Today, for Jackson is the U.S. Army's main production center for Basic Combat Training. 50 percent of the Army's Basic Combat Training load and more than 60 percent of all women entering the Army each year, are trained at Fort Jackson. This designation of being a major pipeline for the army was also true, during the height the Vietnam War. According to Howe, between 1960 and 1974, 1.1 million soldiers were trained for Vietnam at Fort Jackson.
"In that timeframe, Fort Jackson was an infantry training base. So we would learn how to assault a village in Vietnam that was protected by barbed wires and booby traps," Howe said.
The remains are far off the beaten trail; close to the Kershaw County line.
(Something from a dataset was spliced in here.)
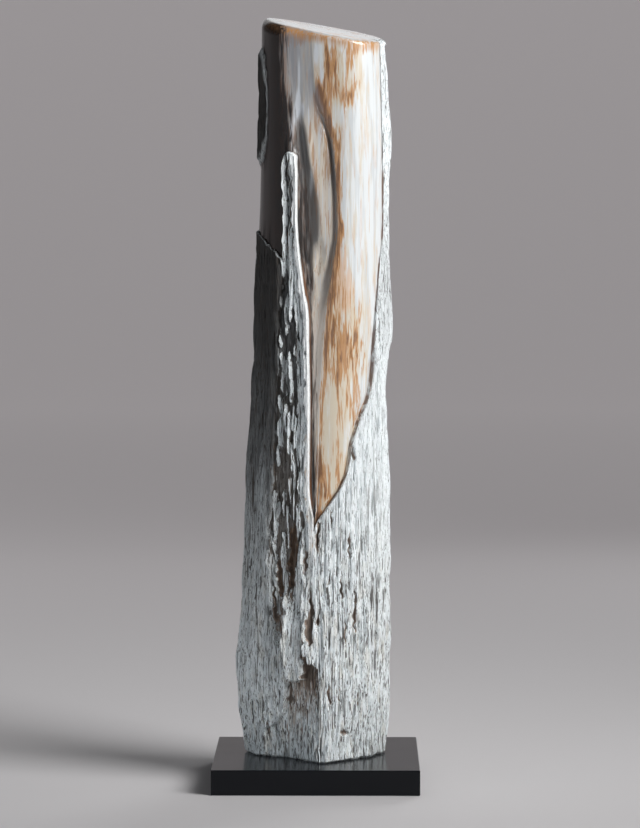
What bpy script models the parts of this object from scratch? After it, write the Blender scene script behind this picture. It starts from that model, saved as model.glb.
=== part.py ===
"""A free-standing column of petrified wood on a square black plinth.

Metres, +Z up. The origin is the centre of the plinth's underside, and the column's
polished front faces -Y. The column is one stone: raw fossil grain below, ground and
polished above, with a long carved channel between the raw skin's edges. It is a UV sphere
whose rings become the column's sections, thinned afterwards where the stone is smooth.
"""

import math

import bmesh
import bpy
import numpy as np

MM = 0.001

# Plinth: a square block with a fine edge.
PLINTH_SIDE = 245 * MM
PLINTH_HEIGHT = 30 * MM
PLINTH_EDGE = 0.8 * MM
PLINTH_EDGE_SEGMENTS = 2

# Column, overall. The gap keeps the two solids apart where the stone stands on the plinth.
SEAT_GAP = 0.3 * MM
FOOT_Z = PLINTH_HEIGHT + SEAT_GAP
FOOT_CHIP = 5 * MM
TOP_CENTRE_Z = 899 * MM
TOP_FALL_RIGHT = 0.178
TOP_RISE_BACK = 0.143
RIM_TIGHT = 5 * MM
RIM_LOOSE = 15 * MM
RIM_LOOSENS_X = (-10, 60)
RIM_LOOSENS_Y = (-10, 30)

# Rings and thinning. The columns crowd towards the carved front by FRONT_CROWDING.
COLUMNS = 220
FRONT_CROWDING = 0.38
FOOT_RINGS = 4
SIDE_RINGS = 300
RIM_RINGS = 5
TOP_RINGS = 5
COLUMN_TRIANGLES = 9400

# The raw stone's outlines seen from the front, as (height, x) in millimetres. The polished
# stone lies SKIN_PROUD inside them.
OUTLINE_LEFT = (
    (30, -88), (50, -92.5), (106, -99), (135, -101), (176, -96), (214, -92.5), (273, -88.4),
    (322, -87), (376, -86), (412, -83.5), (454, -82.2), (530, -78), (626, -76), (700, -73),
    (796, -71.6), (857, -71.4), (912, -71),
)
OUTLINE_RIGHT = (
    (30, 85.5), (76, 89), (133, 91.3), (214, 91.5), (285, 91.5), (330, 90), (402, 87.4),
    (489, 85.7), (517, 87.4), (554, 91.2), (610, 89), (694, 88), (741, 89), (780, 90.4),
    (835, 87.5), (864, 86), (880, 85), (912, 83.5),
)

# The section at six heights: twelve corners from the left outline round the front, right and
# back, as (x, y) in millimetres. The outlines above set the final width.
SECTIONS = {
    30: ((-87, 5), (-66, -27), (-33, -46), (5, -79), (40, -56), (68, -28),
         (84, 8), (75, 42), (44, 62), (4, 68), (-40, 60), (-75, 38)),
    150: ((-98, 4), (-76, -34), (-40, -58), (3, -79), (42, -61), (73, -34),
          (90, 6), (80, 44), (46, 66), (4, 72), (-44, 64), (-84, 40)),
    300: ((-88, 4), (-71, -31), (-40, -56), (-4, -72), (38, -66), (74, -38),
          (92, 2), (82, 42), (48, 64), (2, 70), (-44, 60), (-78, 36)),
    480: ((-81, 2), (-68, -28), (-42, -54), (-4, -68), (36, -67), (70, -40),
          (86, 0), (76, 38), (44, 58), (2, 64), (-40, 56), (-72, 34)),
    660: ((-74, 4), (-66, -24), (-43, -50), (-4, -62), (36, -66), (72, -42),
          (88, -2), (78, 34), (46, 54), (4, 60), (-36, 52), (-66, 32)),
    890: ((-66, 6), (-61, -20), (-42, -44), (-6, -56), (32, -61), (64, -43),
          (80, -4), (72, 30), (42, 50), (4, 56), (-32, 50), (-58, 32)),
}
CORNERS = 12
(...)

Howe said, when archaeolgists have finised documeting the site, Howe said it can then be researched and studied to further answer questions about military training in 1965.
Stacey Young is an archaeologist with the the South Carolina Institute of Archaeology and Anthropology. She said the site is approximately 300 feet by 300 feet. She and her team of four other scientists believe there are at least three villages. They've found two rows of building remains, with each building measuring about 20 feet wide. Young said inside the perimeter of the majority of the building remains, they've found an opening to a tunnel system.
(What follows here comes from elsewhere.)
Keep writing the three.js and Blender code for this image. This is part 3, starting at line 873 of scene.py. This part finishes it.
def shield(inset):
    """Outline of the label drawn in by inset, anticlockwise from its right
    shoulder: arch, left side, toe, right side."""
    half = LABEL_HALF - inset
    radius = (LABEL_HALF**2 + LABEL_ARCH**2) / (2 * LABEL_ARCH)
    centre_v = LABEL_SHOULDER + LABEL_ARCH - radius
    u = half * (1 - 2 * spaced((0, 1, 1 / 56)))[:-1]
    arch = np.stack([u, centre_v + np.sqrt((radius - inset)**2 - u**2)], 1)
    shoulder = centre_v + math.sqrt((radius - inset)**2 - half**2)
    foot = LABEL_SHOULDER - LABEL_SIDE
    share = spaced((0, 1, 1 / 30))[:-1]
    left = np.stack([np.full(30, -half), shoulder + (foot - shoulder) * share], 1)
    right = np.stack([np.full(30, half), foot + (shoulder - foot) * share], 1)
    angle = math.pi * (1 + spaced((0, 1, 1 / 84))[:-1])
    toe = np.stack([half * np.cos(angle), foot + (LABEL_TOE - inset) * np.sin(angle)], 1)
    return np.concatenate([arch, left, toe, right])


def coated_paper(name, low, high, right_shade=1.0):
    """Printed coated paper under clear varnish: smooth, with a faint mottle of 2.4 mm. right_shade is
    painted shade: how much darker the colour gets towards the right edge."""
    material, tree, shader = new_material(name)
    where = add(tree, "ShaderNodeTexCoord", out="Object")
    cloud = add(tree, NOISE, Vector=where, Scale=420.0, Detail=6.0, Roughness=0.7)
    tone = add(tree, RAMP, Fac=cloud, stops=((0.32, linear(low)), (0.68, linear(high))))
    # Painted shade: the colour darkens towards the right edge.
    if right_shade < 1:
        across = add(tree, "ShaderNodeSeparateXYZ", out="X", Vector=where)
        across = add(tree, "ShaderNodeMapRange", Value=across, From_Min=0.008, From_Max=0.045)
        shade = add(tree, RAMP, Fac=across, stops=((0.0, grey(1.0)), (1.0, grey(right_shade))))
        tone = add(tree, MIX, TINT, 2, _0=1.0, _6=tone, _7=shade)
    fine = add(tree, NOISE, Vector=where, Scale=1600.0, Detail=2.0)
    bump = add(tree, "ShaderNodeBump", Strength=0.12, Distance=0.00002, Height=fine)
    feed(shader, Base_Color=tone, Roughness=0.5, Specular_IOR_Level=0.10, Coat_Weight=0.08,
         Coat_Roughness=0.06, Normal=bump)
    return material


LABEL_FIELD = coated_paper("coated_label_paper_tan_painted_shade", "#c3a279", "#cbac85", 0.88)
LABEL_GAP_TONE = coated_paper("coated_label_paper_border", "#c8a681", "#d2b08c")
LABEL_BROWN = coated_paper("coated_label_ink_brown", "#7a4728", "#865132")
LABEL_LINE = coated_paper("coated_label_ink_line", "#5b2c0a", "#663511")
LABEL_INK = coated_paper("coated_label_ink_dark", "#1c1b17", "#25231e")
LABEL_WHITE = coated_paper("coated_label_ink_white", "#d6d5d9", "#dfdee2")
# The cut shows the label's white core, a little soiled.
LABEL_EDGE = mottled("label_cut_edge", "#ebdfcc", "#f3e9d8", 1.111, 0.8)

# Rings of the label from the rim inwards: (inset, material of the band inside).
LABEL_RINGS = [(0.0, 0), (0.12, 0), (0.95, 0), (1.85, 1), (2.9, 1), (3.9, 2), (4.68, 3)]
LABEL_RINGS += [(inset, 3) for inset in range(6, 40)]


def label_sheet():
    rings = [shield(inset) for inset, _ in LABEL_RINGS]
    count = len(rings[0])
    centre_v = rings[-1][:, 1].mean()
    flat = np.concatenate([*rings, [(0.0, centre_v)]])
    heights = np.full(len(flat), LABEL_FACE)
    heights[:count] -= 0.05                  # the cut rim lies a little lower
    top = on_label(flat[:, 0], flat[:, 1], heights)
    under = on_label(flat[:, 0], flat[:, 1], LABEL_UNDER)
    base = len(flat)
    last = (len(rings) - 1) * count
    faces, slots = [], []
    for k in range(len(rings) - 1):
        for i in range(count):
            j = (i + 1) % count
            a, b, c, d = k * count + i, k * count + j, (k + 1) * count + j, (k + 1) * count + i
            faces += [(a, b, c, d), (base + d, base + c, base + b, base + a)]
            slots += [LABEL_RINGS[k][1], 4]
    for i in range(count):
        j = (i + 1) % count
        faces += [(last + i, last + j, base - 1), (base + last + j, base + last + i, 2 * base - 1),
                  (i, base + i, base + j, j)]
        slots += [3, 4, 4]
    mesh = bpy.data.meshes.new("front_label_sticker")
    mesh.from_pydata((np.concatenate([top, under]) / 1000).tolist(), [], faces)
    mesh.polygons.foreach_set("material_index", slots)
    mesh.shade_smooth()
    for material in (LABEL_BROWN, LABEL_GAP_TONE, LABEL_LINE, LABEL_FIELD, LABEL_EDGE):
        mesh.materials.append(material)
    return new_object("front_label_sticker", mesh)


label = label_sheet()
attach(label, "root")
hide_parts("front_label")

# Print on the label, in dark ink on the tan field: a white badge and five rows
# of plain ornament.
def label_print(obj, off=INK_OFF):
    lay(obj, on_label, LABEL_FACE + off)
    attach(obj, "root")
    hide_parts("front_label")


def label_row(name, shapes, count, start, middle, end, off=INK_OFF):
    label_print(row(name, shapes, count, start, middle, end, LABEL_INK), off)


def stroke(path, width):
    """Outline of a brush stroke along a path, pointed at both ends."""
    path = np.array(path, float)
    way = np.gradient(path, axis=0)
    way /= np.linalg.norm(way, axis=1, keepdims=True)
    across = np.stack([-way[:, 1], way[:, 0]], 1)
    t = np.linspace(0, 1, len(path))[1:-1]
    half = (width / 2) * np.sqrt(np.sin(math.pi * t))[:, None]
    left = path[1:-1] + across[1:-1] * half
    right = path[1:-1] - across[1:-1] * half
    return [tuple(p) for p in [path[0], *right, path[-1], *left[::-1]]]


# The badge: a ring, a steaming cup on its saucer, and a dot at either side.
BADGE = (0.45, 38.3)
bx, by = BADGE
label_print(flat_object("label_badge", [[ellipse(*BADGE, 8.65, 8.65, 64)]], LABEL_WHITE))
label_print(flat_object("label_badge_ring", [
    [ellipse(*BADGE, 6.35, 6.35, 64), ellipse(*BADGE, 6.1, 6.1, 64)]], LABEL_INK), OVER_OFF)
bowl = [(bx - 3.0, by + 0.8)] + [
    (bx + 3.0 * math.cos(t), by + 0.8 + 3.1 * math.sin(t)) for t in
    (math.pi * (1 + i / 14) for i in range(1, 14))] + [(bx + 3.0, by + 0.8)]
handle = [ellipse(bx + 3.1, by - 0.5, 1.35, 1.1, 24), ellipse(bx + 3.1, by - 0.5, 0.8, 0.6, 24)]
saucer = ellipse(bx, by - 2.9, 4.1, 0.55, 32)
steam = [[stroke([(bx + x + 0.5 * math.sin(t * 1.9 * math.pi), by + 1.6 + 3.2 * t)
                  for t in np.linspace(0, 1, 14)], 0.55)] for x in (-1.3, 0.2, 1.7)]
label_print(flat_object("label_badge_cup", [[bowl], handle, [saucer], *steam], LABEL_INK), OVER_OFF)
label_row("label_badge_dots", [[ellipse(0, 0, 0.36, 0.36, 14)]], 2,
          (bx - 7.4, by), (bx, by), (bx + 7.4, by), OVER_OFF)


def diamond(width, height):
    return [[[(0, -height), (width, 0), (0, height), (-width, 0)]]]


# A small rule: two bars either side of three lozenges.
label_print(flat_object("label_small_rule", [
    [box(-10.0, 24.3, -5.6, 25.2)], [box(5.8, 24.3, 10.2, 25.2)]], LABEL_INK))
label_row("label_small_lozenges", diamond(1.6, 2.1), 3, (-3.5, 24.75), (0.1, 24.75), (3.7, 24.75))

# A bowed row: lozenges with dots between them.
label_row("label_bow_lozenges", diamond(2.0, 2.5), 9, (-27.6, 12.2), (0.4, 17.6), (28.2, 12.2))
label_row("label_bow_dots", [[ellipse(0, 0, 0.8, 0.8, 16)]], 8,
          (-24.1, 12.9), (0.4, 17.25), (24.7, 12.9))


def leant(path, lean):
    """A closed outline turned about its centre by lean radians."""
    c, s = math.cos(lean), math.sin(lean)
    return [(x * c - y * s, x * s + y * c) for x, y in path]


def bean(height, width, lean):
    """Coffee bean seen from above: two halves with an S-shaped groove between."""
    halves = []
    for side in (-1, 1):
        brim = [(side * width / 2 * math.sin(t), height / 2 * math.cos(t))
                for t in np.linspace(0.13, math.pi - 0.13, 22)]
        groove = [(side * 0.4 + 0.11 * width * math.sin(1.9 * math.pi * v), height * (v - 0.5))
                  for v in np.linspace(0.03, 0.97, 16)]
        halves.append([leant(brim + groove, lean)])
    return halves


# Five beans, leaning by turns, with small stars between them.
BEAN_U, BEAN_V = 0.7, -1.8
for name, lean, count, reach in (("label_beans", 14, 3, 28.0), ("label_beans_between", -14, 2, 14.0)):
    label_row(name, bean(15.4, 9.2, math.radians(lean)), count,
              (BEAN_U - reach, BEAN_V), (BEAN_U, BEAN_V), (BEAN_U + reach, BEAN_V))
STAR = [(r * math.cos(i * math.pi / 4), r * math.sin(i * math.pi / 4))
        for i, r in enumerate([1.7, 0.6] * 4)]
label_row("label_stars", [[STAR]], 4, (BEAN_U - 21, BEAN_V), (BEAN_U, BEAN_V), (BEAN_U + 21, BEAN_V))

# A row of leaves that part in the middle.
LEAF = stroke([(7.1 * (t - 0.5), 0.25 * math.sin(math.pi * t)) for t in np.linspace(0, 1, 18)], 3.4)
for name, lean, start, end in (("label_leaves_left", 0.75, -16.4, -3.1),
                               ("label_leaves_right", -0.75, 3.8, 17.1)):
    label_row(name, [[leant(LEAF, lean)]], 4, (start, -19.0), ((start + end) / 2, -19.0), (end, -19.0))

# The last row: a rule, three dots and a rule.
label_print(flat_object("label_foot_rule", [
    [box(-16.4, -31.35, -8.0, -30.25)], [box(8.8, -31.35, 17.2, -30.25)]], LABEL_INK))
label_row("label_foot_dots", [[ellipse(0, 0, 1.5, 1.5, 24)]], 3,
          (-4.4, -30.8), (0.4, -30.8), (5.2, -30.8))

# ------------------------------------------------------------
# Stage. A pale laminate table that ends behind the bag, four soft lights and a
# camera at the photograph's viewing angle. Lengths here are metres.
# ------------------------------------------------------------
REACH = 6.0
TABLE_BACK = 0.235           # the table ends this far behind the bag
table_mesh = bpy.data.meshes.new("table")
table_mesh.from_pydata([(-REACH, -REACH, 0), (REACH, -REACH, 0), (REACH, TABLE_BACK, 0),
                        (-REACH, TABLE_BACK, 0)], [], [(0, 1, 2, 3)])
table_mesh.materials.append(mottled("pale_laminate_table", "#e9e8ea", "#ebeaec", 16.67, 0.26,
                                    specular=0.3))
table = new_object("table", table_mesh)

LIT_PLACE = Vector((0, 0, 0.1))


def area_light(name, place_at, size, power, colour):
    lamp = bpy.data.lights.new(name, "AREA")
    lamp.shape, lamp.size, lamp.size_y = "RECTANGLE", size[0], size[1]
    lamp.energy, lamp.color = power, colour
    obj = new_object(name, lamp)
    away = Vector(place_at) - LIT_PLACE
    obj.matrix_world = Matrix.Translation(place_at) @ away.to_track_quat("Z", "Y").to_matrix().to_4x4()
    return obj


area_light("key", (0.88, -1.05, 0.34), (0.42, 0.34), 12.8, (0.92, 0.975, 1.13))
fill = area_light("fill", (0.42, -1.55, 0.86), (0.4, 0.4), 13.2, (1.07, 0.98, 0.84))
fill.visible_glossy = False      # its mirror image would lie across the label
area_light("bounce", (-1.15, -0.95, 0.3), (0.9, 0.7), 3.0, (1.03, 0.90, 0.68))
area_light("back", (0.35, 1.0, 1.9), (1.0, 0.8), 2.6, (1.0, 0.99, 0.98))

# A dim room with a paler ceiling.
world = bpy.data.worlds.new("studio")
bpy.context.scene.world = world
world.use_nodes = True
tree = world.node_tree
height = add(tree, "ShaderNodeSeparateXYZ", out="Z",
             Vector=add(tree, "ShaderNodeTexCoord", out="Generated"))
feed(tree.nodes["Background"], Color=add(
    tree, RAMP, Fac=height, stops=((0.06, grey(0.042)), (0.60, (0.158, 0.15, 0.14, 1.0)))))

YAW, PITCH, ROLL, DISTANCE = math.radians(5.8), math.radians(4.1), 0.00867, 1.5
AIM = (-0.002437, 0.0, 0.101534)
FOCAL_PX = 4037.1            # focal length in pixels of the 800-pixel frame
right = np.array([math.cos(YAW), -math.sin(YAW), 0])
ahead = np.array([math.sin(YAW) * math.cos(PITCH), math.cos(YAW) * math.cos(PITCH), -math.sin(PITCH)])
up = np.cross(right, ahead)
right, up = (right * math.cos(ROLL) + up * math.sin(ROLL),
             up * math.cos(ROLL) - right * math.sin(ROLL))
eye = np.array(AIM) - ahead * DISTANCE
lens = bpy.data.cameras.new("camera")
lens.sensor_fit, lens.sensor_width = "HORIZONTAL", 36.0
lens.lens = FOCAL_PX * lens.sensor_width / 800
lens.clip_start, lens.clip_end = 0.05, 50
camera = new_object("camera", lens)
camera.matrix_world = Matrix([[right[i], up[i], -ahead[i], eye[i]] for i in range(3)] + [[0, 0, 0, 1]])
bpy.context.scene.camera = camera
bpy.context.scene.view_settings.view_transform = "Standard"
For artifacts below the leaf-covered surface, the team conducts shovel tests, looking for artifacts and disturbances in the soil.
"We dig holes 30 centimeters by 30 centimeters across the area in a grid, and through that we will either find artifacts or we won't," Young said.
She noted a site the size of the suspected village, would take about a week or two to complete, but added that depended on what they found.
So far, team have found artifacts dating back to when the Vietnam village would have been operational, like shell casings and parts to devices soldiers would have used like a granade spoon. But they have also found artifacts dating beyond that time. Young said, prehistoric tools like a biface (a stone that was worked as a tool on both sides) have also been found.
"If we find something, it tells us that something happened here and we would go back and do a little more investigating." The next step for the team is to map the location of the above-ground architecutral features.